Je suis curieux de voir ton drame. Quand comptes-tu le présenter ? Puisque nous en sommes sur le métier, je vais te donner ce qui s’appelle un conseil d’ami, et d’ami qui connaît ce dont il parle, hélas ! Si Beauvallet vient à Rouen et qu’il y joue ta Charlotte Corday, je crois, vu l’intelligence de mes chers concitoyens, qu’il fera, comme on dit, un four, c’est-à-dire qu’il n’y viendra personne ou qu’on sifflera. Que Beauvallet interroge tous ses camarades ; s’ils sont sincères, et qu’ils lui disent le contraire, je veux bien que le Diable m’étouffe. D’abord :

1o Tout ce qui est vers est sifflé à Rouen ; 2o tout ce qui est beau ; 3o les cochonneries seules réussissent.

Voilà mon opinion, et ancrée si avant dans mon individu que, si jamais je faisais quelque chose pour la scène, je défendrais qu’on le jouât sur le théâtre du pays qui me donna le jour.

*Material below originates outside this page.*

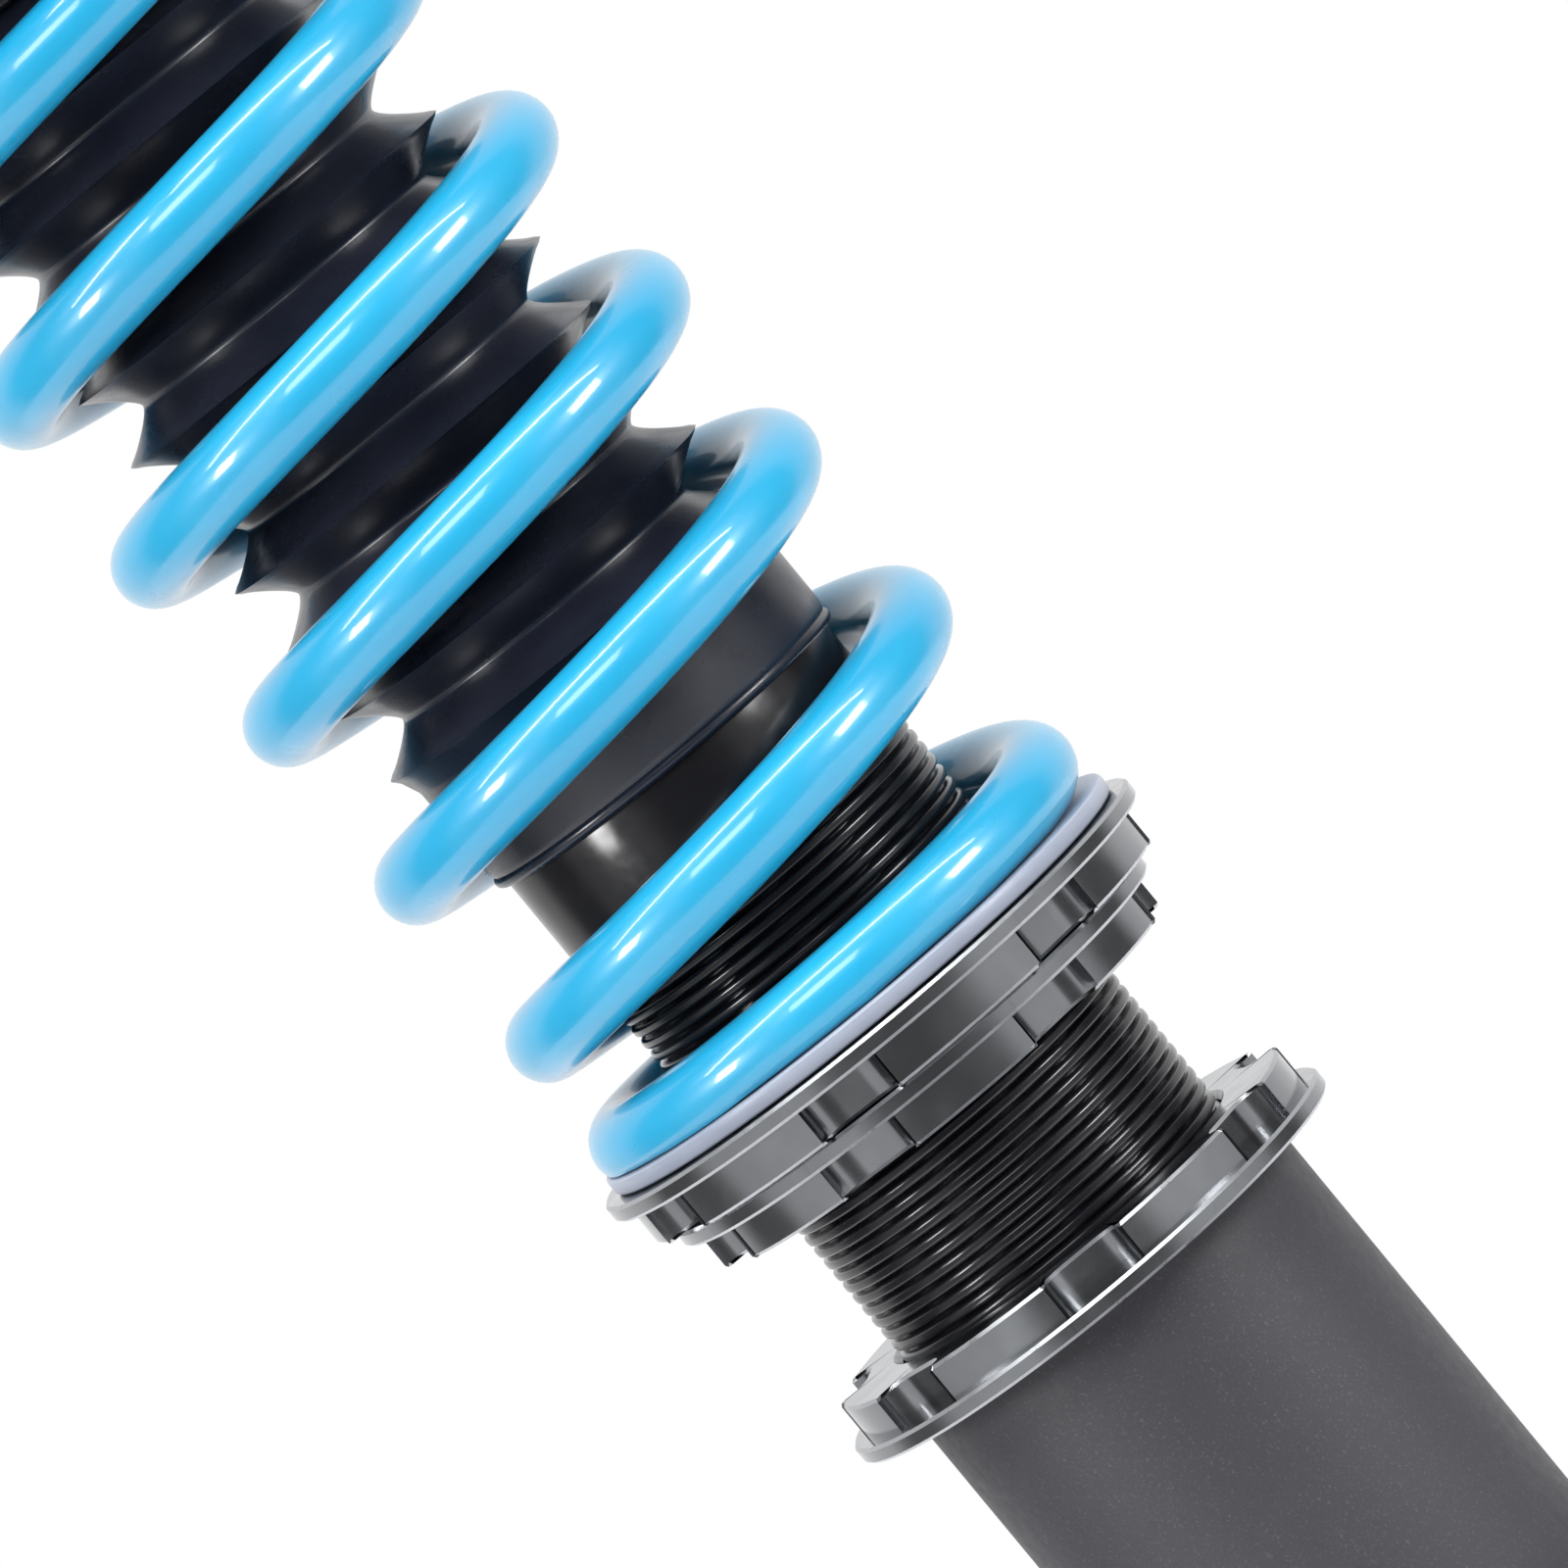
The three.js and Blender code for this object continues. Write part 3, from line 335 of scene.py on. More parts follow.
def slot_hole(centre, length, width, steps=14):
    """A slot along X that runs clockwise: two half circles of the slot's width."""
    half = (length - width) / 2
    right = arc((centre[0] + half, centre[1]), width / 2, 90, -90, steps)
    left = arc((centre[0] - half, centre[1]), width / 2, -90, -270, steps)
    return np.concatenate([right, left])


def hexagon(across):
    """Six corners, measured across the flats, anticlockwise, a corner towards +Y."""
    return arc((0, 0), across / np.sqrt(3), 30, 330, 6)


print("helpers ready: plates, holes, hexagons")

# %% [markdown]
# ## Finishes
#
# Every finish starts from the Principled shader. Its plain values sit on the shader's own
# sockets. What varies over the surface, such as grain, marks and small changes of colour,
# comes from noise read in Object coordinates, so it stays on the piece when the piece moves.


# %% A start for every finish
def join_nodes(tree, *links):
    """Joins nodes, one (node, output, node, input) for each link."""
    for source, output, target, socket in links:
        tree.links.new(source.outputs[output], target.inputs[socket])


def start_finish(name, colour, metallic=0.0, roughness=0.5, **sockets):
    """A material, its nodes, and its shader with plain values on its sockets."""
    material = bpy.data.materials.new(name)
    material.use_nodes = True
    tree = material.node_tree
    shader = tree.nodes["Principled BSDF"]
    shader.inputs["Base Color"].default_value = (*colour, 1)
    shader.inputs["Metallic"].default_value = metallic
    shader.inputs["Roughness"].default_value = roughness
    for socket, value in sockets.items():
        shader.inputs[socket.replace("_", " ")].default_value = value
    return material, tree, shader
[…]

Quant à mon voyage, nous avions commencé à l’écrire, mais cette façon d’aller nous eût demandé six mois et trois fois plus d’argent que nous n’en avons. Or c’est encore une plaie que je t’ai cachée, mais qui est vive chez moi, que celle-là ! Combien de temps irai-je encore ? Au diable l’avenir.

N’importe, il est toujours ennuyeux de ne pouvoir vivre à sa guise. L’histoire de Pétion et du praticien sont deux histoires embêtantes ; on n’aime pas ça ; nous en avons été fâchés pour toi.

À propos, quelles sont donc les révélations de l’Institutrice[1] ? Je flaire du drôle.

Adieu, à toi.
Ex Imo.

  1. Institutrice des enfants de la duchesse de Praslin, fille du maréchal Sébastiani, assassinée par son mari le duc de Praslin, le 17 août 1847.